I never actually hated my breasts. I wouldn’t have actually qualified for a free boob job on the NHS because the criteria involves a psychologist agreeing that the size of your breasts is having a deleterious effect on your mental health, and I was never there. I just really would have liked them to be bigger.

I can’t wear any item of clothing that has breast cups built in, because I won’t fill it out. Most strapless items I’ve had to return because it turned out your boobs were supposed to keep the thing up and if I wasn’t careful it would end up around my waist.

I viewed having small breasts largely as an inconvenience; although my ex saying “more than a handful’s a waste….shame you don’t even have a handful” was hurtful, I have to say.

But now it’s the opposite. I love my small boobs and I would never ever want them to be bigger. The reason? Not wearing bras is bloody great. I don’t mean to brag, I know some larger-chested people feel uncomfortable without a bra, but now I’ve tasted freedom in all its nipple-bearing glory I could never go back.

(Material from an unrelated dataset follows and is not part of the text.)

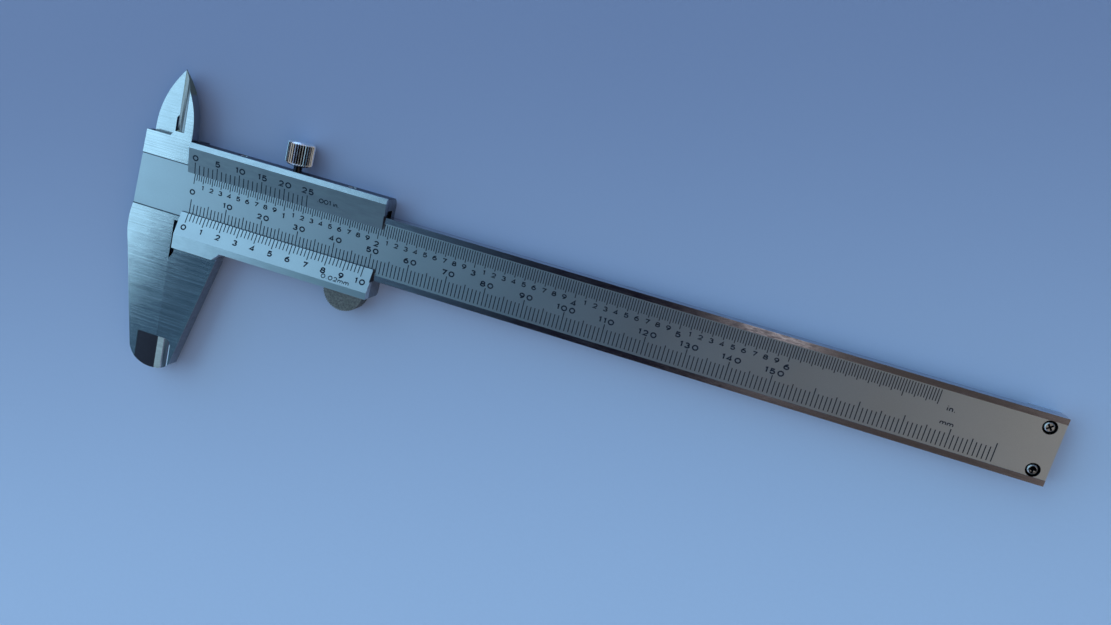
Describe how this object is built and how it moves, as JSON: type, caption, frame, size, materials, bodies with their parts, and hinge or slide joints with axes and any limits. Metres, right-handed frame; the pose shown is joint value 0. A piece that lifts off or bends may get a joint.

I’m soooo comfortable, all the time. I don’t have to faff around with strapless or backless bras to go with certain clothes. I have more money for not having to keep replacing bras (let’s pretend for argument’s sake I didn’t wear the same two bras for nigh-on a decade anyway). And I like how my clothes look better this way — bras always ruined the lines of things, or the straps got in the way.

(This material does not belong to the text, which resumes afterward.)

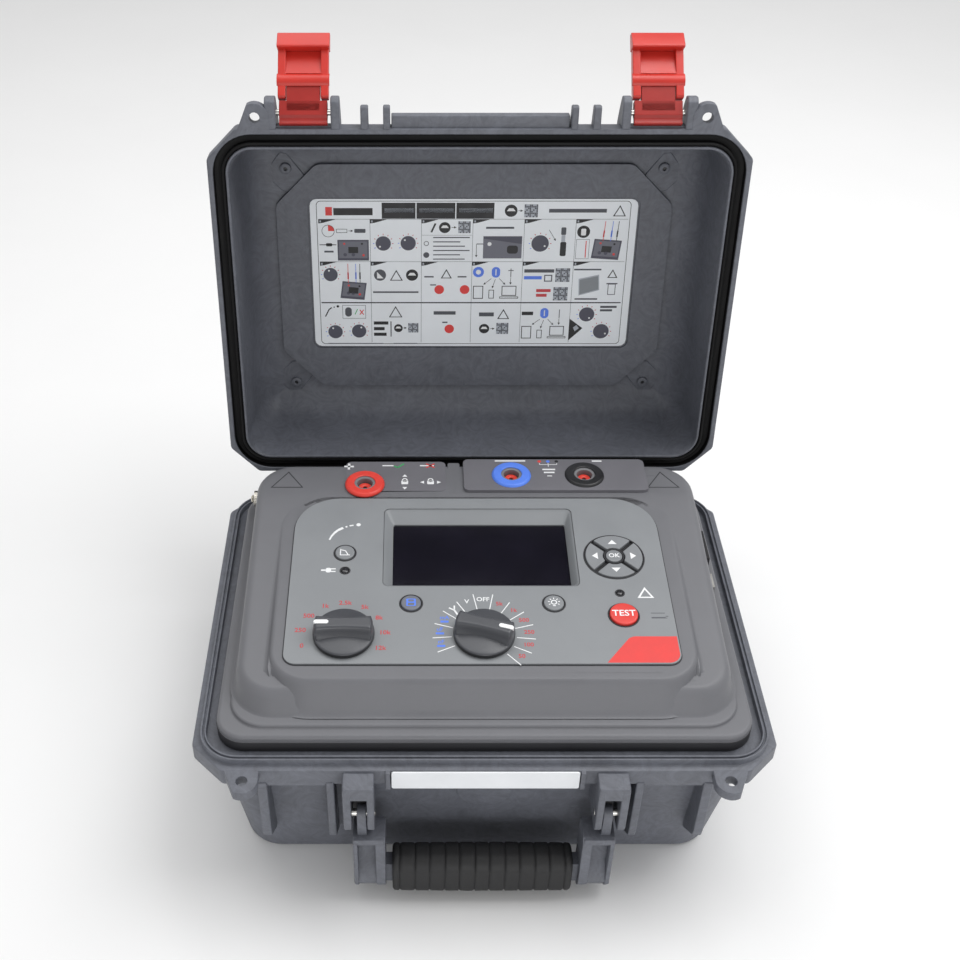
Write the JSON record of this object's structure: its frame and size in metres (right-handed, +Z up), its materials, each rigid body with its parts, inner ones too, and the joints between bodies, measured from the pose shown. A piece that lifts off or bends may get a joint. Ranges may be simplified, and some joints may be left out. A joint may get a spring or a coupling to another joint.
{
  "type": "insulation resistance tester",
  "caption": "Portable high-voltage insulation resistance tester in a grey hinged carry case with an open lid, red latches, rotary switches, keypad, display and coloured terminals",
  "frame": {"origin": "middle of the flat underside of the base shell", "axes": "+X to the right as the user faces the controls, +Y towards the lid hinge, +Z up out of the case"},
  "size_m": [0.36, 0.3948, 0.4389],
  "materials": {
    "case_plastic": "matte, lightly textured",
    "panel_plastic": "matte, fine texture",
    "overlay_film": "satin printed film",
    "black_plastic": "satin",
    "dark_plastic": "matte",
    "black_rubber": "matte",
    "red_plastic": "satin",
    "deep_red_plastic": "satin",
    "blue_plastic": "satin",
    "white_plastic": "satin",
    "label_film": "satin printed film",
    "window_glass": "polished",
    "steel": "satin",
    "circuit_board": "satin",
    "grey_plastic": "satin"
  },
  "bodies": {
    "base": {"base_shell": "case_plastic", "instrument_panel": "panel_plastic", "panel_overlay": "overlay_film", "mains_inlet": "black_plastic", "terminal_collar_black": "black_plastic", "battery_cover": "dark_plastic", "hv_module": "dark_plastic", "lcd_module": "dark_plastic", "switch_body_left": "dark_plastic", "switch_body_right": "dark_plastic", "led_lens_left": "dark_plastic", "led_lens_right": "dark_plastic", "keypad_mat": "black_rubber", "terminal_collar_red": "red_plastic", "terminal_collar_blue": "blue_plastic", "name_plate": "white_plastic", "display_window": "window_glass", "earth_stud": "steel", "handle_pin_left": "steel", "handle_pin_right": "steel", "hinge_pin_left": "steel", "hinge_pin_right": "steel", "usb_socket": "steel", "main_board": "circuit_board", "charger_board": "circuit_board", "battery_pack_left": "grey_plastic", "battery_pack_right": "grey_plastic", "terminal_socket_red": "grey_plastic", "terminal_socket_blue": "grey_plastic", "terminal_socket_black": "grey_plastic"},
    "lid": {"lid_shell": "case_plastic", "lid_seal": "black_rubber", "instruction_label": "label_film", "latch_pin_left": "steel", "latch_pin_right": "steel"},
    "carry_handle": {"handle_frame": "case_plastic", "handle_grip": "black_rubber"},
    "earth_thumb_nut": {"earth_nut": "steel"},
    "latch_link_left": {"latch_link_left": "deep_red_plastic"},
    "latch_lever_left": {"latch_lever_left": "red_plastic"},
    "latch_link_right": {"latch_link_right": "deep_red_plastic"},
    "latch_lever_right": {"latch_lever_right": "red_plastic"},
    "range_knob_left": {"knob_left": "black_plastic", "knob_pointer_left": "white_plastic", "switch_shaft_left": "steel"},
    "range_knob_right": {"knob_right": "black_plastic", "knob_pointer_right": "white_plastic", "switch_shaft_right": "steel"},
    "button_test": {"button_test": "red_plastic"},
    "button_save": {"button_save": "blue_plastic"},
    "button_backlight": {"button_backlight": "grey_plastic"},
    "button_ramp": {"button_ramp": "grey_plastic"},
    "key_ok": {"key_ok": "dark_plastic"},
    "key_up": {"key_up": "grey_plastic"},
    "key_down": {"key_down": "grey_plastic"},
    "key_left": {"key_left": "grey_plastic"},
    "key_right": {"key_right": "grey_plastic"},
    "shutter_red": {"terminal_shutter_red": "red_plastic"},
    "shutter_blue": {"terminal_shutter_blue": "red_plastic"},
    "shutter_black": {"terminal_shutter_black": "red_plastic"}
  },
  "joints": [
    {"name": "lid_hinge", "type": "hinge", "parent": "base", "child": "lid", "pos_m": [0, 0.141, 0.118], "axis": [1, 0, 0], "range_deg": [0, 97.5]},
    {"name": "latch_link_pivot_left", "type": "hinge", "parent": "lid", "child": "latch_link_left", "pos_m": [-0.11515, 0.18052, 0.39521], "axis": [1, 0, 0], "range_deg": [0, 124.5]},
    {"name": "latch_lever_pivot_left", "type": "hinge", "parent": "latch_link_left", "child": "latch_lever_left", "pos_m": [-0.11515, 0.1939, 0.41008], "axis": [1, 0, 0], "range_deg": [-75, 0]},
    {"name": "latch_link_pivot_right", "type": "hinge", "parent": "lid", "child": "latch_link_right", "pos_m": [0.11515, 0.18052, 0.39521], "axis": [1, 0, 0], "range_deg": [0, 124.5]},
    {"name": "latch_lever_pivot_right", "type": "hinge", "parent": "latch_link_right", "child": "latch_lever_right", "pos_m": [0.11515, 0.1939, 0.41008], "axis": [1, 0, 0], "range_deg": [-75, 0]},
    {"name": "handle_pivot", "type": "hinge", "parent": "base", "child": "carry_handle", "pos_m": [0, -0.136, 0.082], "axis": [-1, 0, 0], "range_deg": [0, 90]},
    {"name": "knob_turn_left", "type": "hinge", "parent": "base", "child": "range_knob_left", "pos_m": [-0.0875, -0.0544, 0.15287], "axis": [0, -0.061, 0.9981], "range_deg": [-210, 30]},
    {"name": "knob_turn_right", "type": "hinge", "parent": "base", "child": "range_knob_right", "pos_m": [0.0008, -0.0544, 0.15287], "axis": [0, -0.061, 0.9981], "range_deg": [-21, 211]},
    {"name": "button_test_press", "type": "slide", "parent": "base", "child": "button_test", "axis": [0, 0.061, -0.9981], "range_m": [0, 0.001], "stiffness_N_per_m": 500, "springref_m": -0.0005},
    {"name": "button_save_press", "type": "slide", "parent": "base", "child": "button_save", "axis": [0, 0.061, -0.9981], "range_m": [0, 0.001], "stiffness_N_per_m": 500, "springref_m": -0.0005},
    {"name": "button_backlight_press", "type": "slide", "parent": "base", "child": "button_backlight", "axis": [0, 0.061, -0.9981], "range_m": [0, 0.001], "stiffness_N_per_m": 500, "springref_m": -0.0005},
    {"name": "button_ramp_press", "type": "slide", "parent": "base", "child": "button_ramp", "axis": [0, 0.061, -0.9981], "range_m": [0, 0.001], "stiffness_N_per_m": 500, "springref_m": -0.0005},
    {"name": "key_ok_press", "type": "slide", "parent": "base", "child": "key_ok", "axis": [0, 0.061, -0.9981], "range_m": [0, 0.001], "stiffness_N_per_m": 500, "springref_m": -0.0005},
    {"name": "key_up_press", "type": "slide", "parent": "base", "child": "key_up", "axis": [0, 0.061, -0.9981], "range_m": [0, 0.001], "stiffness_N_per_m": 500, "springref_m": -0.0005},
    {"name": "key_down_press", "type": "slide", "parent": "base", "child": "key_down", "axis": [0, 0.061, -0.9981], "range_m": [0, 0.001], "stiffness_N_per_m": 500, "springref_m": -0.0005},
    {"name": "key_left_press", "type": "slide", "parent": "base", "child": "key_left", "axis": [0, 0.061, -0.9981], "range_m": [0, 0.001], "stiffness_N_per_m": 500, "springref_m": -0.0005},
    {"name": "key_right_press", "type": "slide", "parent": "base", "child": "key_right", "axis": [0, 0.061, -0.9981], "range_m": [0, 0.001], "stiffness_N_per_m": 500, "springref_m": -0.0005},
    {"name": "shutter_press_red", "type": "slide", "parent": "base", "child": "shutter_red", "axis": [0, 0, -1], "range_m": [0, 0.004], "stiffness_N_per_m": 200, "springref_m": -0.001},
    {"name": "shutter_press_blue", "type": "slide", "parent": "base", "child": "shutter_blue", "axis": [0, 0, -1], "range_m": [0, 0.004], "stiffness_N_per_m": 200, "springref_m": -0.001},
    {"name": "shutter_press_black", "type": "slide", "parent": "base", "child": "shutter_black", "axis": [0, 0, -1], "range_m": [0, 0.004], "stiffness_N_per_m": 200, "springref_m": -0.001},
    {"name": "earth_nut_turn", "type": "hinge", "parent": "base", "child": "earth_thumb_nut", "pos_m": [-0.157, 0.094, 0.14], "axis": [1, 0, 0], "continuous": true}
  ]
}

Some people have looked at me aghast when I tell them I don’t even wear bras to work, but so far no one has been scandalised by it, to my knowledge.

“But what if your boss sees your nipples?!” someone once asked me. My boss is a 30-something, heterosexual man. I’m pretty confident he’s seen a woman’s nipples before. Also, the fact that people have nipples is, I would hope, common knowledge. If any of my colleagues were shocked by it, I’d have to wonder how they got their job in the first place.

It’s been a boon for the occasional modelling I do as well. There’s literally always an outfit in every show that is see-through or that you can’t wear a bra with for some reason. It is a statistical fact (probably).

A lot of the other models aren’t comfortable going braless, especially if they’re wearing something see-through, so I’ve leaned into the role of “the one that always gets her baps out”.

After all, as a show director once said to me “your boobs are so small it doesn’t really count as nudity for you, anyway”.